A collection of stories:
1. The Temple
The story is narrated as a “found manuscript” penned by Karl Heinrich, Graf von Altberg-Ehrenstein, a lieutenant-commander in the Imperial German Navy during the days of World War I. It documents his untimely end at the bottom of the ocean. Altberg begins by declaring that he has decided to document the events leading up to his final hour in order to “set certain facts” before the public, aware that he will not survive to do so himself.
2. The Hound
The story focuses around the narrator and his friend St. John, who have a deranged interest in robbing graves. They constantly defile crypts and often keep souvenirs of their nocturnal expeditions. Since they reside in the same house, they have the opportunity to set up a sort of morbid museum in their basement. Using the objects they collect from the various graves they have robbed, they organize the private exhibition. The collection consists of headstones, preserved bodies, skulls, and several heads in different phases of decomposition. It also included statues, frightful paintings, and a locked portfolio bound in tanned human-skin.
3. The Nameless City
The Nameless City, of the story's title, is an ancient ruin located somewhere in the deserts of the Arabian Peninsula, and is older than any human civilization.
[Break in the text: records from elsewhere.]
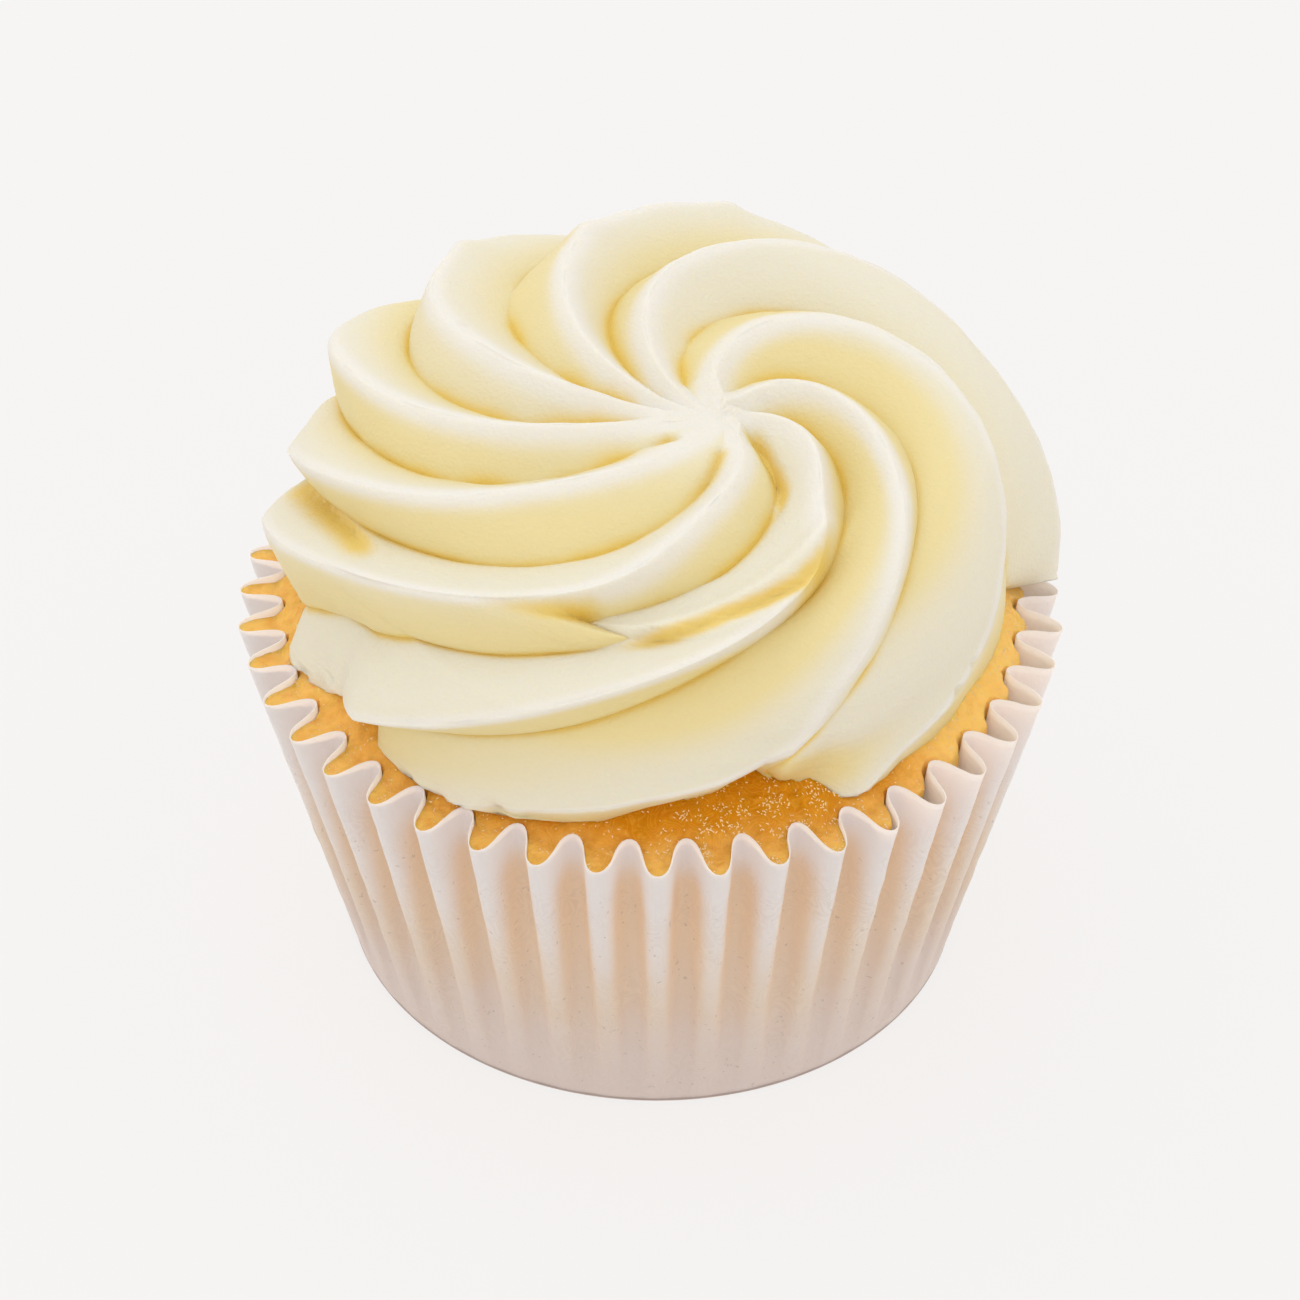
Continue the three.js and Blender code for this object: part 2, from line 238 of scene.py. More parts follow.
def fluted_case_tree(material):
    tree = bpy.data.node_groups.new("fluted_case", "GeometryNodeTree")
    tree.interface.new_socket("Geometry", in_out="OUTPUT", socket_type="NodeSocketGeometry")
    add_input(tree, "Columns", "NodeSocketInt", FLUTES * CASE_STEPS + 1)
    add_input(tree, "Rows", "NodeSocketInt", CASE_ROWS + 1)
    add_input(tree, "Flutes", "NodeSocketFloat", FLUTES)
    add_input(tree, "Flute depth", "NodeSocketFloat", FLUTE_DEPTH)
    add_input(tree, "Base radius", "NodeSocketFloat", BASE_RADIUS)
    add_input(tree, "Rim radius", "NodeSocketFloat", RIM_RADIUS)
    add_input(tree, "Wall length", "NodeSocketFloat", WALL_LENGTH)
    add_input(tree, "Crinkle", "NodeSocketFloat", CRINKLE_HEIGHT)
    given = tree.nodes.new("NodeGroupInput").outputs
    flutes, depth, base, rim, wall, crinkle = (
        Value(tree, given[name])
        for name in ("Flutes", "Flute depth", "Base radius", "Rim radius", "Wall length", "Crinkle")
    )
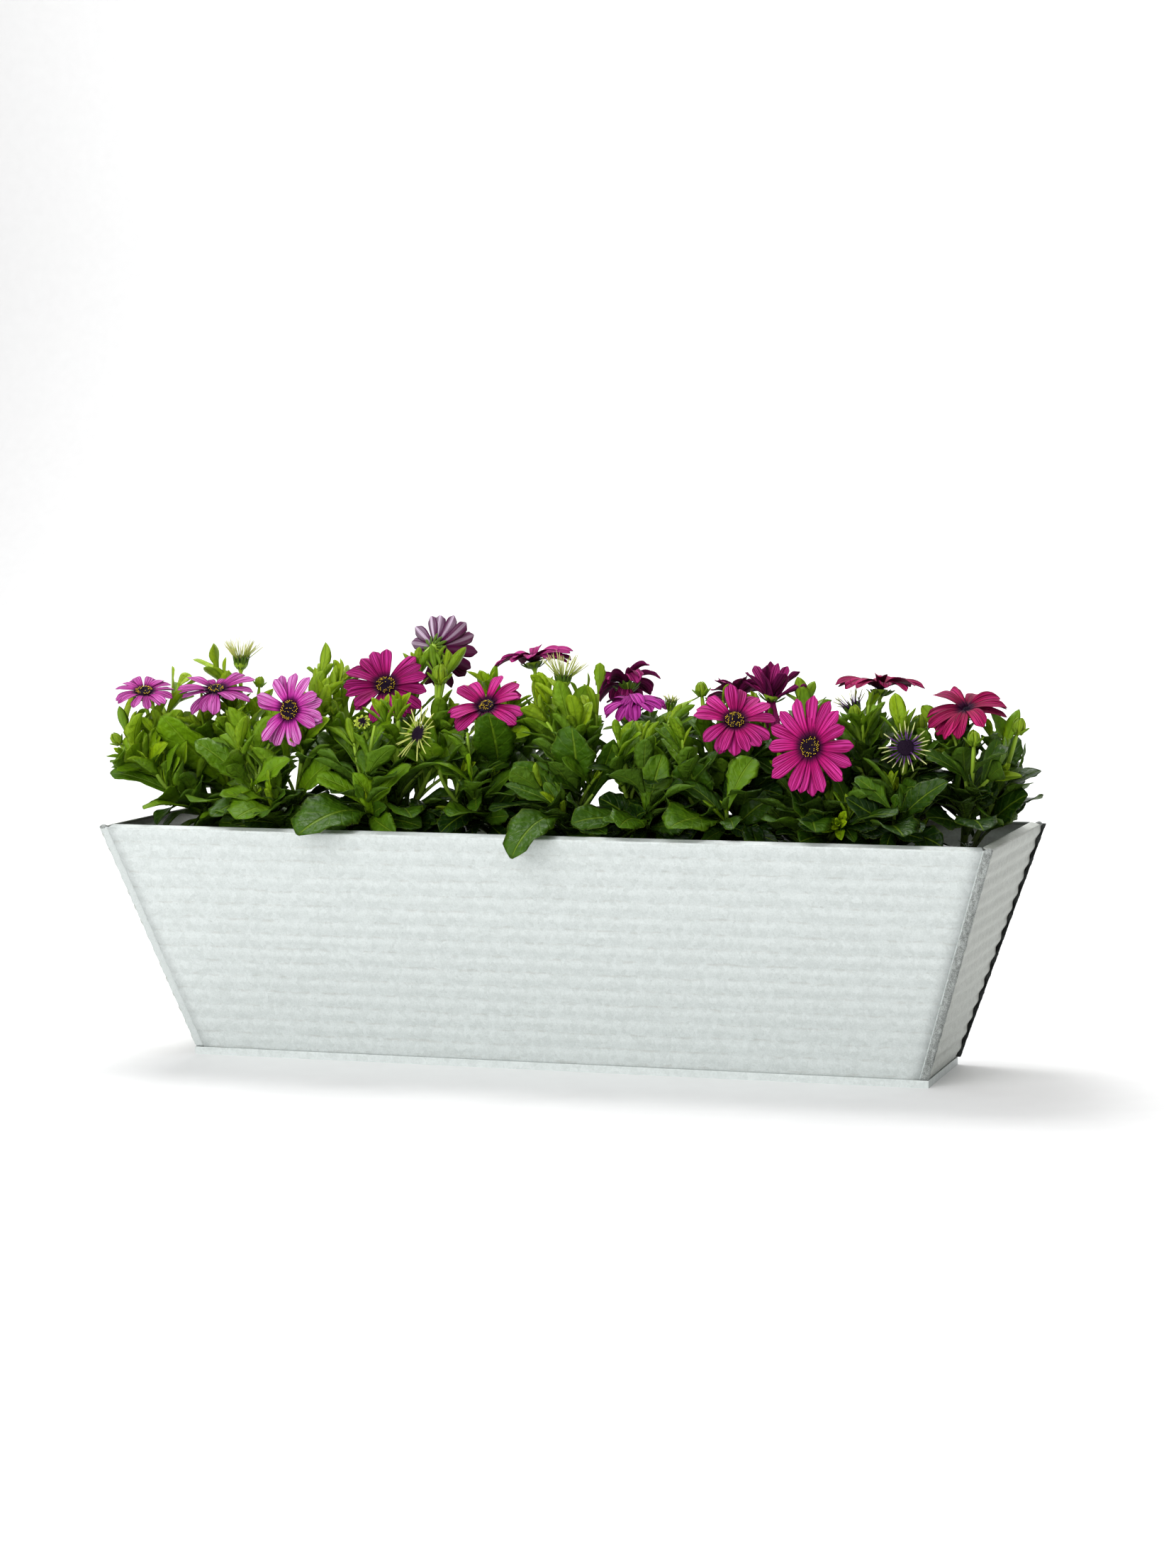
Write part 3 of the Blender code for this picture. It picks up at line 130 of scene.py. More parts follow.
# Each plant has its crown (x, y), its shoots and its large leaves.
PLANTS = {
    "plant_01": ((-0.243, 0.008), [
        bloom((-0.314, 0.0, 0.243), (0.12, -0.41, 0.9), 0.045, 1, 14, 10, 30, "orchid"),
        bloom((-0.267, 0.018, 0.244), (0.09, -0.37, 0.92), 0.058, 1, 13, 12, 28, "orchid"),
        Shoot("spent", (-0.264, 0.056, 0.262), (0.05, -0.05, 1.0), 0.03, 2),
        Shoot("bud", (-0.246, 0.046, 0.248), (0.1, 0.0, 1.0), 0.007, 2),
        Shoot("bud", (-0.322, -0.024, 0.211), (-0.5, -0.3, 0.8), 0.008, 2),
        Shoot("leafy", (-0.292, -0.034, 0.196), (-0.3, -0.1, 1.0), 0, 4),
    ], [
        Leaf(1, 0.3, (-0.283, -0.04, 0.233), (0.0, -1.0, 0.15), 0.021, 10),
        Leaf(5, 0.2, (-0.277, -0.086, 0.172), (-0.2, -0.5, 0.9), 0.012, 40),
        Leaf(0, 0.1, (-0.318, -0.068, 0.17), (-0.2, -0.4, 1.0), 0.012, 50),
        Leaf(5, 0.5, (-0.325, -0.035, 0.192), (-0.3, -0.4, 0.8), 0.014, 45),
        Leaf(1, 0.1, (-0.25, -0.068, 0.176), (0.1, -0.6, 0.8), 0.019, 40),
    ]),
    "plant_02": ((-0.192, -0.03), [
        bloom((-0.182, -0.05, 0.238), (-0.19, -0.95, 0.22), 0.056, 1, 15, 10, 25, "orchid"),
        Shoot("leafy", (-0.223, -0.048, 0.212), (-0.2, -0.1, 1.0), 0, 5),
        Shoot("leafy", (-0.194, -0.062, 0.18), (0.0, -0.25, 1.0), 0, 3),
    ], [
        Leaf(2, 0.8, (-0.206, -0.096, 0.168), (-0.1, -0.8, 0.6), 0.023, 45),
        Leaf(2, 0.5, (-0.229, -0.082, 0.172), (-0.2, -0.5, 0.9), 0.016, 40),
        Leaf(1, 0.5, (-0.25, -0.06, 0.217), (0.2, -0.8, 0.6), 0.014, 25),
        Leaf(0, 0.22, (-0.15, -0.06, 0.205), (0.2, -0.8, 0.7), 0.018, 35),
    ]),
    "plant_03": ((-0.126, 0.004), [
        bloom((-0.133, 0.0, 0.251), (0.2, -0.75, 0.62), 0.06, 1, 15, 12, 25, "crimson"),
        bloom((-0.11, 0.034, 0.278), (0.17, 0.96, -0.06), 0.052, 1, 15, 22, 10, "pale"),
        Shoot("bud", (-0.163, -0.024, 0.234), (-0.1, -0.2, 1.0), 0.01, 2),
        Shoot("bud", (-0.094, 0.0, 0.255), (0.1, -0.2, 1.0), 0.012, 2),
        Shoot("spent", (-0.134, -0.042, 0.228), (0.05, -0.75, 0.65), 0.014, 2),
        Shoot("spent", (-0.088, -0.052, 0.223), (-0.45, -0.8, 0.4), 0.036, 2),
        Shoot("leafy", (-0.167, 0.004, 0.254), (-0.05, 0.0, 1.0), 0, 4),
        Shoot("leafy", (-0.112, -0.034, 0.232), (0.1, -0.1, 1.0), 0, 4),
        Shoot("leafy", (-0.126, -0.062, 0.178), (0.0, -0.4, 0.9), 0, 3),
    ], [
        Leaf(8, 0.6, (-0.155, -0.112, 0.16), (-0.2, -0.6, 0.8), 0.029, 75),
        Leaf(2, 0.45, (-0.181, -0.07, 0.18), (-0.2, -0.3, 0.9), 0.016, 30),
        Leaf(7, 0.35, (-0.072, -0.058, 0.205), (0.2, -0.4, 0.9), 0.017, 45),
        Leaf(5, 0.18, (-0.086, -0.08, 0.17), (0.1, -0.5, 0.9), 0.017, 50),
    ]),
    "plant_04": ((-0.05, 0.008), [
        bloom((-0.056, -0.01, 0.238), (-0.06, -0.67, 0.74), 0.056, 1, 12, 14, 28, "magenta"),
        bloom((-0.039, 0.04, 0.266), (-0.15, -0.08, 0.98), 0.058, 1, 13, 24, 40, "crimson"),
        Shoot("leafy", (-0.083, -0.034, 0.2), (-0.1, -0.2, 1.0), 0, 4),
        Shoot("leafy", (-0.056, -0.044, 0.192), (0.0, -0.2, 1.0), 0, 4),
        Shoot("leafy", (-0.066, 0.052, 0.23), (-0.1, 0.1, 1.0), 0, 4),
    ], [
        Leaf(0, 0.45, (-0.039, -0.06, 0.24), (0.2, -0.95, 0.1), 0.021, 10),
        Leaf(3, 0.25, (-0.091, -0.07, 0.176), (-0.1, -0.4, 0.9), 0.014, 30),
        Leaf(3, 0.1, (-0.058, -0.084, 0.172), (0.0, -0.6, 0.8), 0.018, 50),
        Leaf(1, 0.2, (-0.078, 0.078, 0.19), (-0.2, 0.6, 0.8), 0.022, 45),
    ]),
    "plant_05": ((0.012, -0.028), [
        Shoot("leafy", (0.014, -0.034, 0.228), (0.0, -0.05, 1.0), 0, 5),
        Shoot("spent", (-0.007, 0.004, 0.255), (0.05, -0.05, 1.0), 0.034, 2),
        Shoot("leafy", (0.02, -0.004, 0.25), (0.05, 0.0, 1.0), 0, 4),
        Shoot("leafy", (0.014, -0.064, 0.18), (0.0, -0.4, 0.9), 0, 3),
    ], [
        Leaf(3, 0.6, (-0.005, -0.116, 0.149), (-0.2, -0.8, 0.6), 0.021, 90),
        Leaf(0, 0.45, (0.019, -0.06, 0.232), (0.0, -1.0, 0.15), 0.022, 15),
        Leaf(0, 0.3, (-0.009, -0.05, 0.24), (-0.9, -0.4, 0.2), 0.01, -20),
        Leaf(0, 0.25, (0.045, -0.05, 0.223), (0.6, -0.6, 0.5), 0.01, -25),
        Leaf(0, 0.15, (-0.021, -0.06, 0.207), (-0.3, -0.8, 0.6), 0.019, 25),
    ]),
    "plant_06": ((0.052, 0.01), [
        bloom((0.025, 0.052, 0.25), (-0.3, 0.42, 0.85), 0.046, 1, 11, 42, 70, "crimson"),
        bloom((0.042, 0.008, 0.239), (0.02, -0.2, 0.98), 0.046, 1, 12, 14, 55, "orchid"),
        Shoot("spent", (0.06, 0.034, 0.239), (0.2, -0.2, 0.95), 0.014, 2),
        Shoot("bud", (0.07, 0.0, 0.23), (0.2, -0.1, 1.0), 0.008, 2),
        Shoot("bud", (0.068, -0.042, 0.217), (0.1, -0.2, 1.0), 0.008, 3),
        Shoot("leafy", (0.046, -0.046, 0.212), (-0.1, -0.1, 1.0), 0, 4),
        Shoot("leafy", (0.07, -0.06, 0.176), (0.0, -0.4, 0.9), 0, 3),
    ], [
        Leaf(6, 0.7, (0.027, -0.088, 0.17), (0.0, -0.6, 0.8), 0.017, 35),
        Leaf(5, 0.2, (0.026, -0.064, 0.19), (-0.2, -0.5, 0.9), 0.014, 45),
        Leaf(6, 0.6, (0.062, -0.096, 0.169), (0.1, -0.6, 0.8), 0.018, 50),
    ]),
    "plant_07": ((0.114, 0.002), [
        bloom((0.12, -0.022, 0.232), (0.21, -0.69, 0.69), 0.057, 1, 14, 12, 25, "magenta"),
        bloom((0.104, 0.046, 0.243), (-0.1, 0.45, 0.88), 0.048, 1, 10, 25, 40, "crimson"),
        bloom((0.132, 0.03, 0.246), (0.2, -0.1, 0.97), 0.056, 1, 9, 70, 15, "crimson"),
        Shoot("bud", (0.088, 0.014, 0.248), (-0.1, 0.0, 1.0), 0.009, 2),
        Shoot("leafy", (0.092, -0.044, 0.194), (-0.2, -0.2, 1.0), 0, 4),
        Shoot("leafy", (0.124, -0.058, 0.178), (0.1, -0.4, 0.9), 0, 3),
    ], [
        Leaf(5, 0.6, (0.095, -0.096, 0.169), (-0.1, -0.8, 0.6), 0.023, 50),
        Leaf(4, 0.4, (0.097, -0.058, 0.211), (0.1, -1.0, 0.15), 0.02, 12),
        Leaf(0, 0.15, (0.14, -0.07, 0.192), (0.2, -0.5, 0.9), 0.018, 40),
        Leaf(2, 0.2, (0.128, 0.082, 0.188), (0.1, 0.6, 0.8), 0.022, 45),
    ]),
    "plant_08": ((0.172, -0.022), [
        bloom((0.183, -0.062, 0.221), (-0.27, -0.94, 0.18), 0.066, 1, 16, 12, 18, "magenta"),
        Shoot("leafy", (0.16, 0.006, 0.212), (0.0, 0.0, 1.0), 0, 4),
        Shoot("leafy", (0.206, -0.056, 0.182), (0.2, -0.2, 1.0), 0, 3),
    ], [
        Leaf(0, 0.25, (0.192, -0.094, 0.169), (0.2, -0.8, 0.6), 0.018, 45),
        Leaf(2, 0.6, (0.243, -0.084, 0.181), (0.1, -0.6, 0.8), 0.016, 30),
        Leaf(0, 0.1, (0.16, -0.084, 0.174), (-0.2, -0.7, 0.8), 0.018, 45),
    ]),
    "plant_09": ((0.222, 0.006), [
        bloom((0.211, 0.01, 0.252), (0.05, 0.02, 1.0), 0.062, 1, 14, 28, 45, "crimson"),
        Shoot("spent", (0.24, -0.044, 0.22), (0.15, -0.96, 0.25), 0.036, 3),
        Shoot("spent", (0.192, 0.02, 0.238), (-0.35, -0.25, 0.9), 0.028, 2),
        Shoot("bud", (0.202, -0.022, 0.236), (-0.15, -0.1, 1.0), 0.009, 2),
        Shoot("bud", (0.24, -0.006, 0.226), (0.1, -0.1, 1.0), 0.012, 2),
        Shoot("leafy", (0.182, 0.048, 0.22), (-0.1, 0.1, 1.0), 0, 4),
        Shoot("leafy", (0.236, -0.062, 0.18), (0.1, -0.4, 0.9), 0, 3),
    ], [
        Leaf(1, 0.12, (0.214, -0.07, 0.196), (0.0, -0.6, 0.8), 0.018, 40),
        Leaf(6, 0.5, (0.25, -0.098, 0.168), (0.1, -0.7, 0.7), 0.022, 50),
        Leaf(5, 0.2, (0.196, 0.08, 0.188), (0.1, 0.6, 0.8), 0.022, 45),
    ]),
    "plant_10": ((0.268, 0.004), [
        bloom((0.273, -0.01, 0.24), (0.03, -0.55, 0.83), 0.058, 1, 11, 10, 42, "crimson"),
        Shoot("bud", (0.304, 0.0, 0.227), (0.25, -0.1, 1.0), 0.01, 3),
        Shoot("bud", (0.283, -0.038, 0.222), (0.05, -0.2, 1.0), 0.009, 3),
        Shoot("leafy", (0.3, 0.026, 0.2), (0.3, 0.1, 1.0), 0, 4),
    ], [
        Leaf(3, 0.2, (0.314, -0.012, 0.189), (0.1, -0.7, 0.7), 0.018, 20),
        Leaf(2, 0.2, (0.299, -0.088, 0.172), (0.3, -0.6, 0.7), 0.019, 45),
        Leaf(1, 0.5, (0.318, 0.0, 0.204), (0.2, -0.3, 0.9), 0.009, 50),
        Leaf(3, 0.12, (0.298, 0.06, 0.18), (0.3, 0.5, 0.8), 0.018, 40),
    ]),
}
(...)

In ancient times, the Nameless City was built and inhabited by an unnamed race of reptiles with a body shaped like a cross between a crocodile and a seal with a strange head common to neither, involving a protruding forehead, horns, lack of a nose, and an alligator-like jaw. These beings moved by crawling; thus, the architecture of the city has very low ceilings and some places are too low for a human being to stand upright. Their city was originally coastal, but, when the seas receded, it was left in the depths of a desert. This resulted in the decline and eventual ruin of the city.